Why’s it come as a surprise
to think that I was so naive?
Maybe didn’t mean that much.
But it meant everything to me.

How many times? Quite a few, my friends. Quite a few.

To say that “That’s What I Get” became my anthem during the first two and a half years of my college experience would be an understatement. Still, to this day, I feel as a certain pull to that very simple, very direct one-line chorus.

That’s what I get!

Since high school, since a friend dragged me to auditions for a school play that weren’t really auditions at all (everyone who tried out got a part) and thereby got me hooked on the idea of performance, I have never really listened to songs in the way that I think you’re supposed to. A lot of my fellow oeuvreblogging comrades get into lyrical and musical analysis in their posts, and you can tell that they’ve really listened to the songs they’re writing about. Me, because I like to sing along to nearly everything I hear, I’m always more concerned with, “How does this lyric apply to my own life, to my own experience?” And, “How can I craft a convincing performance out of this, even if it’s for an audience of one (myself)?”

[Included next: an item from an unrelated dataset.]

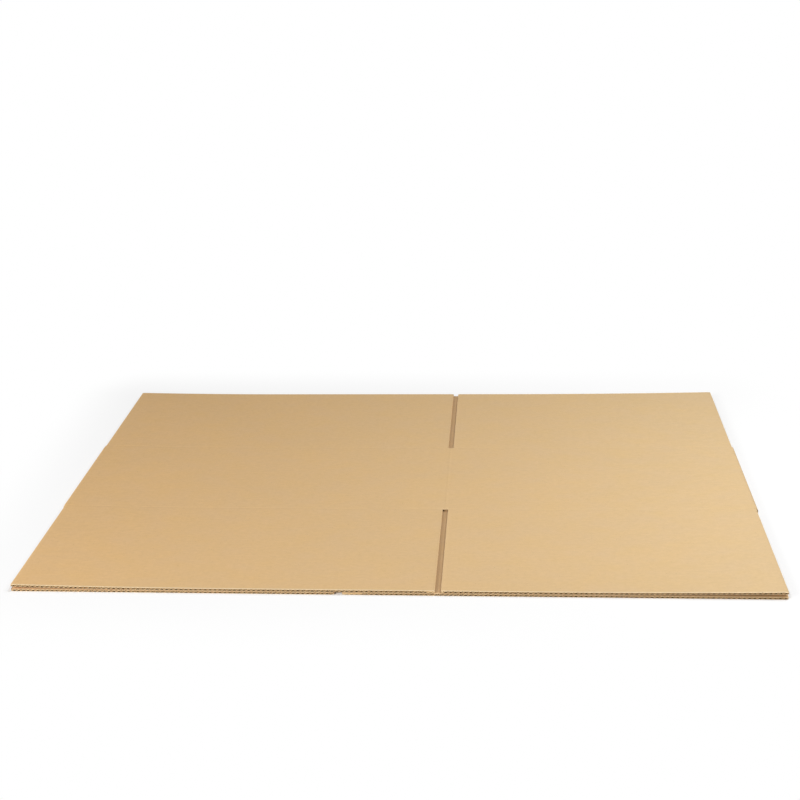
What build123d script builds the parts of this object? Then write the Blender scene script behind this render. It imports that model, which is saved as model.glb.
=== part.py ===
from build123d import *
from math import sqrt
import os

# A slotted corrugated box, folded flat as it is delivered: one sheet, creased, slotted and
# glued into a sleeve of two layers. The flutes run front to back, along Y. The upper layer
# is a long panel at the left and a short one at the right; the lower layer is a short panel
# at the left and a long one at the right, glued to each other along the joint.
# The origin is at the middle of the underside, X runs along the long edge, Z is up.

# The box that the sheet makes when it is squared up, inside.
inside_length = 560.0
inside_width = 440.0
inside_height = 200.0

# Single-wall board. The two faces and the wave between them.
board = 3.0
liner = 0.40
medium = 0.42
flute_pitch = 6.36

# What the creases take up, added to each panel and to the height.
panel_allowance = 3.0
height_allowance = 6.0
flap_allowance = 1.5

# Slots between neighbouring flaps, and how far the slotter crushes the flutes before and after
# each. Beyond the joint the long panel is crushed as far as the glue tab is lapped onto it.
slot_width = 8.0
slot_crush_before = 11.0
slot_crush_after = 3.5
joint_crush = 1.5
lap_crush = 27.0

# Creases: the shallow troughs pressed into the outside.
score_width = 2.4
score_depth = 0.28

# The two folded edges at the left and right ends.
fold_radius = 4.2
fold_wall = 2.3
fold_crush = 7.0

# How far the layers stand apart inside: pressed close in the middle, open towards the folds.
gap_middle = 1.0
gap_left = 4.0
gap_right = 4.6
flat_from = -250.0
flat_to = 150.0

# The glued joint, in the lower layer. The long panel's cut edge lies against the crease of
# the glue tab, which is lapped inside it. The short panel's flaps are cut back further.
joint_setback = 5.0
joint_gap = 1.6
joint_flap_trim = 9.0
tab_root = 4.0
tab_width = 35.0
tab_end_clearance = 3.0
tab_taper = 9.0
tab_proud = 0.7
lap_outer_board = 1.8

# Worked out from the sizes above.
long_panel = inside_length + panel_allowance
short_panel = inside_width + panel_allowance
width = long_panel + short_panel
body_height = inside_height + height_allowance
flap_depth = inside_width / 2 + flap_allowance
depth = body_height + 2 * flap_depth
score_y = body_height / 2
flap_middle_y = score_y + flap_depth / 2
left_end = -width / 2
right_end = width / 2
upper_crease_x = left_end + long_panel
tab_crease_x = left_end + short_panel - joint_setback
long_edge_x = tab_crease_x + joint_gap
upper_floor = board + gap_middle
clear_height = 2 * board + gap_left + gap_right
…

When I became obsessed with “That’s What I Get” in college, the tune summed up the recent years of my life very well. I sang with images of my first “serious” relationship in my mind:

Just when everything was making sense,
you took away all my self-confidence.
Now all that I’ve been hearing must be true.
I guess I’m not the only boy for you.

How perfectly did that sum up my first romantic experience? Well, I felt as if I had penned those lyrics myself, to be honest with you. And that’s why the song meant so much to me.

The second verse was even better. It was like a page torn straight out of the paper journal I was keeping at the time.

How could you turn me into this?
After you just taught me how to kiss...you.
I told you I’d never say goodbye.
Now I’m slipping on the tears you made me cry.

She had not only taught me how to kiss her; she had taught me how to kiss, period. She was my first kiss, and I probably did tell her that I’d never say goodbye (that’s what melodramatic high school kids do, right?). And then, within a week or two of saying that, “Yes,” she would be my girlfriend, and that “Yes,” she would go to the prom with me, she was off with some other guy.

I am a pop bubblegum whore, like most of the music listening public. I like songs that I can identify with, and that I can sing along with in my car, whether I have the voice to sing them or not. And “That’s What I Get” fits the bill about as perfectly as any song ever has.